If we assume that the average UK pension pot is c. £62,000, our research implies that there may be c. 84,000 individuals who have already seen their pension pots halved by being invested in these ten pension funds alone. The press has rightly questioned how the investment industry and regulators have encouraged the explosion of LDI which appears to be based around gearing up investments and using countless options and derivatives. Surely one of them might have looked at the history of LTCM that had to be bailed out in 1998 when its Nobel prize winning designed strategy of gearing up small returns by 25x proved spectacularly unsuccessful. The big question is why regulators allowed the LDI industry, given it was investing people’s retirement, to have any gearing at all?

But what is occurring underlies an even more fundamental question - what is risk? The investment industry, these pension funds and the regulators have focused their view of risk as the probability of getting your capital repaid, rather than the market value risk attached to buying an asset which probably has a fundamental value far below its price. It was Warren Buffet’s teacher, Ben Graham, who coined the principle of a ‘margin of safety’ being buying a security at a significant discount to its intrinsic value, to provide high-return opportunities and minimize downside risk. How could buying for clients 30-year UK gilts for just 0.5% per annum (as recently as March 2020), be justified on a medium term, let alone long-term basis?

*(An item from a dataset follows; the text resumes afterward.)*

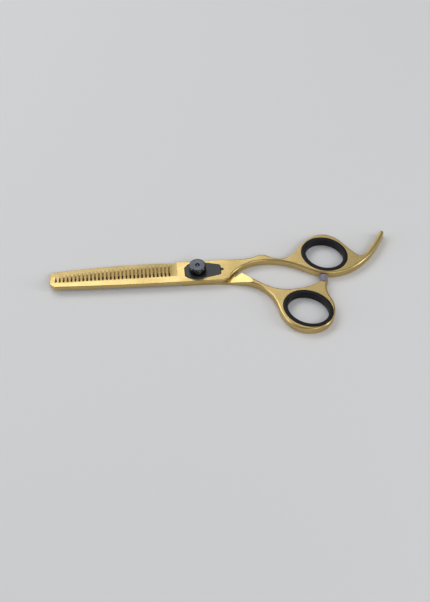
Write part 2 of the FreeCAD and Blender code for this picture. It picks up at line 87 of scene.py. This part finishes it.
# ---- material helpers ---------------------------------------------------------------------
def new_material(name):
    material = bpy.data.materials.new(name)
    material.use_nodes = True
    tree = material.node_tree
    return material, tree, tree.nodes["Principled BSDF"]


def object_coords(tree, scale):
    """Object coordinates in metres, stretched by a scale for each axis."""
    coords = tree.nodes.new("ShaderNodeTexCoord")
    mapping = tree.nodes.new("ShaderNodeMapping")
    mapping.inputs["Scale"].default_value = scale
    tree.links.new(coords.outputs["Object"], mapping.inputs["Vector"])
    return mapping.outputs["Vector"]


def object_parts(tree):
    """The separate X, Y and Z of the object coordinates, in metres."""
    coords = tree.nodes.new("ShaderNodeTexCoord")
    parts = tree.nodes.new("ShaderNodeSeparateXYZ")
    tree.links.new(coords.outputs["Object"], parts.inputs["Vector"])
    return parts.outputs


def noise(tree, scale, detail=4.0, roughness=0.55):
    """Noise with its own scale, in features for each metre, on each axis."""
    node = tree.nodes.new("ShaderNodeTexNoise")
    node.inputs["Scale"].default_value = 1.0
    node.inputs["Detail"].default_value = detail
    node.inputs["Roughness"].default_value = roughness
    tree.links.new(object_coords(tree, scale), node.inputs["Vector"])
    return node.outputs["Fac"]


def spread(tree, value, low, high, start=0.3, end=0.7):
    """Map a noise value from start..end onto low..high."""
    node = tree.nodes.new("ShaderNodeMapRange")
    node.inputs["From Min"].default_value = start
    node.inputs["From Max"].default_value = end
    node.inputs["To Min"].default_value = low
    node.inputs["To Max"].default_value = high
    tree.links.new(value, node.inputs["Value"])
    return node.outputs["Result"]


def math_node(tree, operation, first, second):
    node = tree.nodes.new("ShaderNodeMath")
    node.operation = operation
    for socket, value in zip(node.inputs, (first, second)):
        if isinstance(value, (int, float)):
            socket.default_value = value
        else:
            tree.links.new(value, socket)
    return node.outputs["Value"]


def add(tree, first, second):
    return math_node(tree, "ADD", first, second)


def times(tree, first, *others):
    product = first
    for other in others:
        product = math_node(tree, "MULTIPLY", product, other)
    return product


def mix_colour(tree, factor, first, second):
    """Blend from the first colour to the second as the factor goes from 0 to 1."""
    node = tree.nodes.new("ShaderNodeMix")
    node.data_type = "RGBA"
    tree.links.new(factor, node.inputs["Factor"])
    for socket, value in ((node.inputs[6], first), (node.inputs[7], second)):
        if isinstance(value, tuple):
            socket.default_value = (*value, 1)
        else:
            tree.links.new(value, socket)
    return node.outputs[2]


def mottled(tree, pattern, first, second):
    """Two close colours, mixed by a noise pattern."""
    return mix_colour(tree, spread(tree, pattern, 0.0, 1.0), first, second)


def add_bump(tree, shader, height, strength, distance, edge=0.0):
    """Bump from a height; edge is the radius in metres by which hard edges look worn round."""
    node = tree.nodes.new("ShaderNodeBump")
    node.inputs["Strength"].default_value = strength
    node.inputs["Distance"].default_value = distance
    tree.links.new(height, node.inputs["Height"])
    if edge > 0.0:
        soft = tree.nodes.new("ShaderNodeBevel")
        soft.samples = 6
        soft.inputs["Radius"].default_value = edge
        tree.links.new(soft.outputs["Normal"], node.inputs["Normal"])
    tree.links.new(node.outputs["Normal"], shader.inputs["Normal"])


# ---- materials ----------------------------------------------------------------------------
GOLD_LIGHT = (0.66, 0.50, 0.215)
GOLD_DEEP = (0.575, 0.425, 0.165)
GROUND_LIGHT = (0.50, 0.37, 0.155)
GROUND_DEEP = (0.36, 0.255, 0.095)
# painted shade: the duller tan laid over the plain blade's mating face
MATING_SHADE_TAN = (0.43, 0.325, 0.15)
# painted shade: the dark brown on the mating face where it shows through the slots between the teeth
SLOT_SHADE_LIGHT = (0.25, 0.165, 0.063)
SLOT_SHADE_DEEP = (0.15, 0.093, 0.032)
EDGE_WEAR = 0.14 * MM                # hard metal edges look worn round by this radius

# noise scales, in features for each metre
GOLD_CLOUDS = (90, 90, 90)
BLADE_GRAIN = (120, 6000, 6000)      # fine lines along the blade
HANDLE_GRAIN = (4500, 4500, 4500)
WHEEL_LINES = (9000, 150, 150)       # grinding lines across the blade
PLATED_CLOUDS = (260, 260, 260)
PLATED_GRAIN = (3000, 3000, 3000)
RUBBER_CLOUDS = (350, 350, 350)
RUBBER_GRAIN = (5000, 5000, 5000)

# the line of the tooth tips on the mating face: y falls away from the heel as the square of x
TIP_LINE_HEEL_X = -11.6 * MM
TIP_LINE_BOW = 0.87                  # for each metre


def satin_gold(name, grain, roughness=0.30):
    """Titanium-gold coating over a fine satin grain; grain is the noise scale for each axis."""
    material, tree, shader = new_material(name)
    shader.inputs["Metallic"].default_value = 1.0
    clouds = noise(tree, GOLD_CLOUDS)
    fine = noise(tree, grain, detail=6.0)
    colour = mottled(tree, clouds, GOLD_LIGHT, GOLD_DEEP)
    tree.links.new(colour, shader.inputs["Base Color"])
    rough = add(tree, spread(tree, fine, -0.05, 0.06),
                spread(tree, clouds, roughness - 0.03, roughness + 0.04))
    tree.links.new(rough, shader.inputs["Roughness"])
    add_bump(tree, shader, fine, 0.05, 0.01 * MM, EDGE_WEAR)
    return material, tree, shader, colour, rough


def handle_gold():
    """The coating over cast and polished handles, with no direction to its grain."""
    return satin_gold("handle_gold", HANDLE_GRAIN)[0]


def plain_gold():
    """The blade's gold; the mating face is painted a duller tan as painted shade, and a darker brown
    as painted shade where the teeth pass over it.
    """
    material, tree, shader, colour, rough = satin_gold("plain_gold", BLADE_GRAIN)
    place = object_parts(tree)
    mating = spread(tree, place["Z"], 0.0, 1.0, 1.70 * MM, 1.80 * MM)
    from_heel = add(tree, place["X"], -TIP_LINE_HEEL_X)
    fall = times(tree, from_heel, from_heel, TIP_LINE_BOW)
    under_teeth = spread(tree, add(tree, place["Y"], fall), 1.0, 0.0, 5.1 * MM, 5.6 * MM)
    before_heel = spread(tree, place["X"], 1.0, 0.0, -12.5 * MM, -10.5 * MM)
    # painted shade: the mating face under the teeth, between the tip line and the heel, is painted
    # dark brown
    slot_shade = times(tree, under_teeth, before_heel, mating)
    brown = mottled(tree, noise(tree, WHEEL_LINES, detail=5.0), SLOT_SHADE_DEEP, SLOT_SHADE_LIGHT)
    # painted shade: the mating face is painted towards the duller tan
    mating_shaded = mix_colour(tree, times(tree, mating, 0.85), colour, MATING_SHADE_TAN)
    tree.links.new(mix_colour(tree, slot_shade, mating_shaded, brown), shader.inputs["Base Color"])
    tree.links.new(add(tree, rough, times(tree, mating, 0.06)), shader.inputs["Roughness"])
    return material


def toothed_gold():
    """The blade's gold, with the ground tooth face browner and lined across."""
    material, tree, shader, colour, rough = satin_gold("toothed_gold", BLADE_GRAIN)
    place = object_parts(tree)
    beyond_root = spread(tree, place["Y"], 0.0, 1.0, -3.3 * MM, -1.7 * MM)
    before_heel = spread(tree, place["X"], 1.0, 0.0, -12.8 * MM, -10.4 * MM)
    behind_tip = spread(tree, place["X"], 0.0, 1.0, -70.5 * MM, -66.0 * MM)
    ground = times(tree, beyond_root, before_heel, behind_tip)
    tan = mottled(tree, noise(tree, WHEEL_LINES, detail=5.0), GROUND_DEEP, GROUND_LIGHT)
    shaded = mix_colour(tree, times(tree, ground, 0.92), colour, tan)
    tree.links.new(shaded, shader.inputs["Base Color"])
    tree.links.new(add(tree, rough, times(tree, ground, 0.08)), shader.inputs["Roughness"])
    return material


def plated(name, light, dark, roughness, metallic=1.0):
    """A hard plain surface, bare, plated or painted, with faint clouds and a very fine grain."""
    material, tree, shader = new_material(name)
    shader.inputs["Metallic"].default_value = metallic
    fine = noise(tree, PLATED_GRAIN)
    colour = mottled(tree, noise(tree, PLATED_CLOUDS), light, dark)
    tree.links.new(colour, shader.inputs["Base Color"])
    tree.links.new(spread(tree, fine, roughness - 0.05, roughness + 0.06), shader.inputs["Roughness"])
    add_bump(tree, shader, fine, 0.04, 0.005 * MM, EDGE_WEAR)
    return material


def moulded(name, light, dark, roughness, sheen=0.0):
    """A soft moulded surface with a fine skin, and a faint sheen where it is asked for."""
    material, tree, shader = new_material(name)
    fine = noise(tree, RUBBER_GRAIN)
    colour = mottled(tree, noise(tree, RUBBER_CLOUDS), light, dark)
    tree.links.new(colour, shader.inputs["Base Color"])
    tree.links.new(spread(tree, fine, roughness - 0.06, roughness + 0.06), shader.inputs["Roughness"])
    shader.inputs["Specular IOR Level"].default_value = 0.22
    shader.inputs["Sheen Weight"].default_value = sheen
    shader.inputs["Sheen Roughness"].default_value = 0.4
    shader.inputs["Sheen Tint"].default_value = (0.8, 0.78, 0.95, 1)
    add_bump(tree, shader, fine, 0.15, 0.02 * MM)
    return material, shader


def gunmetal():
    return plated("gunmetal", (0.080, 0.084, 0.098), (0.054, 0.057, 0.068), 0.17)


def black_satin():
    return plated("black_satin", (0.022, 0.024, 0.029), (0.013, 0.014, 0.017), 0.32, 0.0)


def bare_steel():
    return plated("bare_steel", (0.62, 0.62, 0.64), (0.5, 0.5, 0.52), 0.25)


def bronze():
    return plated("bronze", (0.55, 0.36, 0.18), (0.42, 0.27, 0.13), 0.35)


def white_nylon():
    return plated("white_nylon", (0.80, 0.80, 0.76), (0.70, 0.70, 0.66), 0.45, 0.0)


def black_rubber():
    return moulded("black_rubber", (0.009, 0.008, 0.011), (0.005, 0.005, 0.007), 0.42, 0.02)[0]


def grey_silicone():
    """Slightly translucent, for the bumper."""
    material, shader = moulded("grey_silicone", (0.27, 0.25, 0.31), (0.21, 0.19, 0.245), 0.24)
    shader.inputs["Subsurface Weight"].default_value = 0.25
    shader.inputs["Subsurface Radius"].default_value = (1.0, 0.9, 1.0)
    shader.inputs["Subsurface Scale"].default_value = 1.5 * MM
    return material


def paint(material, *nodes):
    for node in nodes:
        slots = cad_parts[node].data.materials
        slots.clear()
        slots.append(material)


def paint_all():
    paint(toothed_gold(), "toothed_blade")
    paint(plain_gold(), "plain_blade")
    paint(handle_gold(), "finger_handle", "thumb_handle")
    paint(black_rubber(), "finger_insert", "thumb_insert")
    paint(gunmetal(), "knob", "pivot_bolt")
    paint(black_satin(), "tension_plate", "plate_pin", "set_screw")
    paint(bare_steel(), "click_disc", "disc_spring", "click_ball", "click_spring")
    paint(bronze(), "pivot_bushing")
    paint(white_nylon(), "glide_washer")
    paint(grey_silicone(), "bumper")


make_camera()
make_floor()
make_lights()
paint_all()
bpy.context.scene.view_settings.view_transform = "Standard"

Yet many clients are still invested in lifestyle funds which automatically shift their exposure to gilts as they approach retirement.

Our analysis found that within the multi-asset pension funds analysed, the worst funds were various 2022 and 2023 retirement date funds which were down nearly 40% as they had chosen to switch into long gilts in the year or two prior to retirement. There is nothing wrong in holding bonds within your pension if you can justify the returns/risk trade-off. Lending money for a very long period at close to zero interest rates - particularly once fees are included - is futile and costly.

But now many UK bonds appear compelling value. A basket of high credit quality UK corporate bonds with a 10-year maturity currently yields c. 7.1% per annum. Thanks to the power of compounding that would mean a return (before costs) of 98.6% over the next 10 years were overall yields to stay at current levels.

Similarly, many equities now look good value, particularly the UK FTSE 100 which offers a prospective yield of c. 4.5%. The average company is valued at just 8.6x its prospective earnings. The last time it was this low was the end of May 2012 since when they have provided a total return of 91%.

Stay calm. Whilst the lunatics may be in charge of the asylum, this will not be forever.